Max Ernst was a German artist who was a pioneer of Surrealism as well as the Dada movement, from which Surrealism evolved. In this painting, he depicts a nocturnal scene of a forest of bizarre and abstract trees. In the thick of the forest is a childlike depiction of a dove, probably portraying Ernst in his post-war traumatic state. Grattage is a surrealist painting technique, pioneered by Ernst, that involves laying a canvas prepared with a layer of oil paint over a textured object and then scraping the paint off to create an interesting and unexpected surface. Forest and Dove is an influential work in Surrealism as it exemplifies Ernst’s grattage technique; and as the forests and dark enclaves of the painting later became a Surrealist metaphor for the human imagination.

Mama, Papa Is Wounded!

Artist: Yves Tanguy

Year: 1927

Yves Tanguy was an influential French surrealist painter. He often depicted vast, abstract landscapes populated with various abstract shapes. In this painting, he shows a cactus-like shape tied to a geometric spider-web, and floating near the horizon. The title of the painting, which was taken from a textbook of psychiatric case studies, complicates rather than clarifies the meaning of the work. There are various interpretations of the painting including it being a reference to the violence of World War I; and that the standing yellow figure may represent a father, the cactus a mother and the amorphous mass a child. Mama, Papa Is Wounded! is the most famous work of Tanguy and one of the best-known paintings of Surrealism.

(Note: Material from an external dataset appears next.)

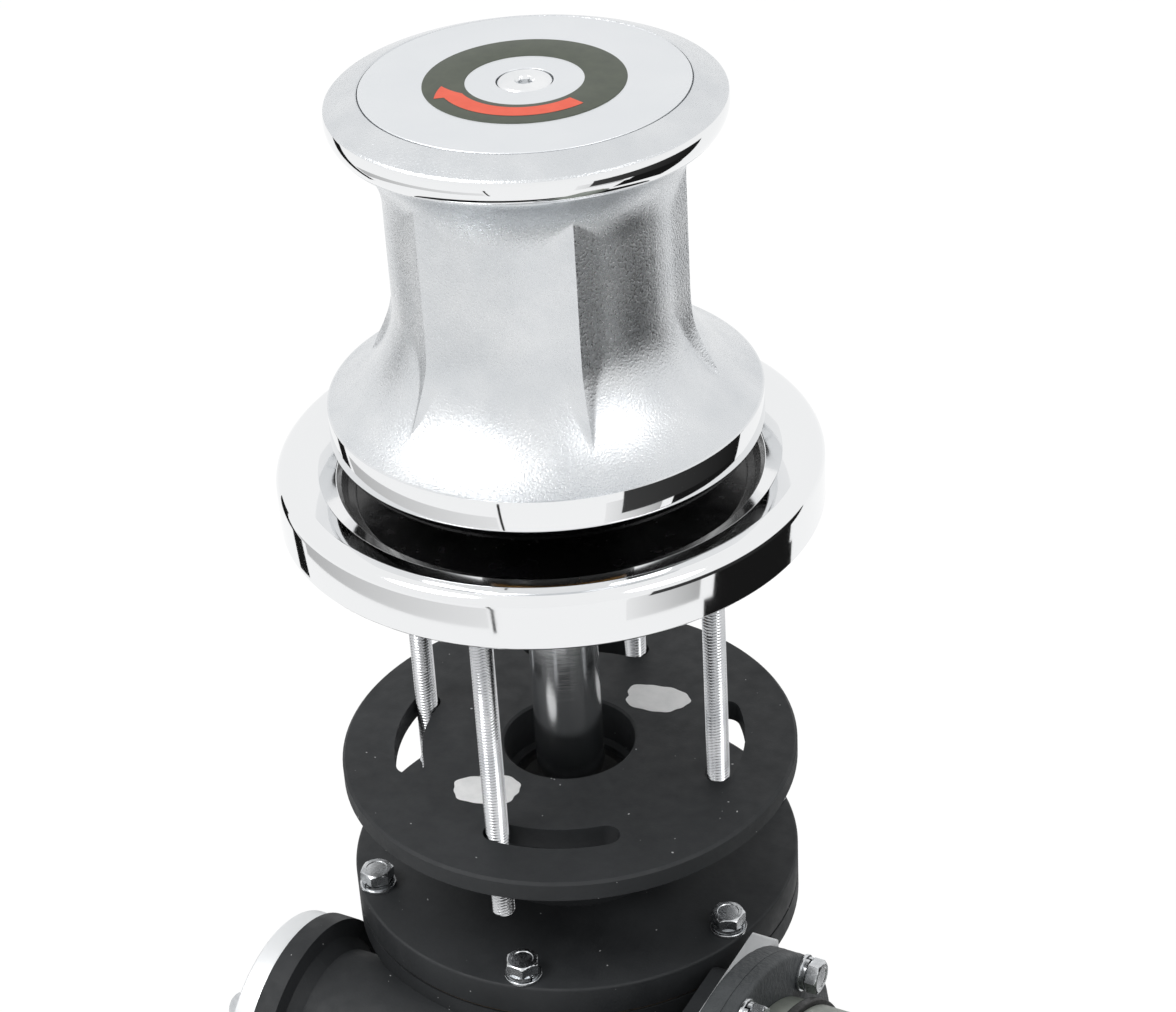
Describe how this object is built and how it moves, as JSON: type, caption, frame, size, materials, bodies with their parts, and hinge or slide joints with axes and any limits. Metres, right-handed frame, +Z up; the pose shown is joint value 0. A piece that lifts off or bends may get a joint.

Self-Portrait: The Inn of the Dawn Horse

Artist: Leonora Carrington

Year: 1937 – 1938

Considering that renowned Mexican painter Frida Kahlo declared that she was not a Surrealist, Leonora Carrington is perhaps the most famous female Surrealist artist. Unlike the other Surrealists, Carrington was not interested in the writings of Sigmund Freud. She is instead famous for her haunting, autobiographical paintings that incorporate images of sorcery, metamorphosis, alchemy and the occult. This self-portrait, also known as The Inn of the Dawn Horse, is her most acclaimed work. In it, she has painted herself posed in the foreground on a blue armchair with her hand pointing toward a female hyena. A white rocking horse appears to float on the wall behind her head while a white horse gallops freely in the window in the background. The distorted perspective, the mysterious narrative and autobiographical symbolism of this portrait perhaps demonstrate the artist’s attempt to re-imagine her own reality.

The Elephant Celebes

Artist: Max Ernst

Year: 1921

This painting was inspired from a photograph of a Sudanese bin for storing corn; which Ernst has turned into an elephant-like mechanical being. The headless nude woman wearing a surgical glove shows irreverence to the realist art world in which the human form is idealized. There are several other interesting details in the artwork including two fish ‘flying’ at left and a trail of smoke in the right. The Elephant Celebes, with its odd juxtapositions of disparate objects, is based on the Dream Theory of Sigmund Freud. The title of the painting is derived from the opening words of a childish German rhyme with sexual connotations: “The elephant from Celebes has sticky, yellow bottom grease”. The Elephant Celebes is considered one of the earliest masterpieces in Surrealist painting.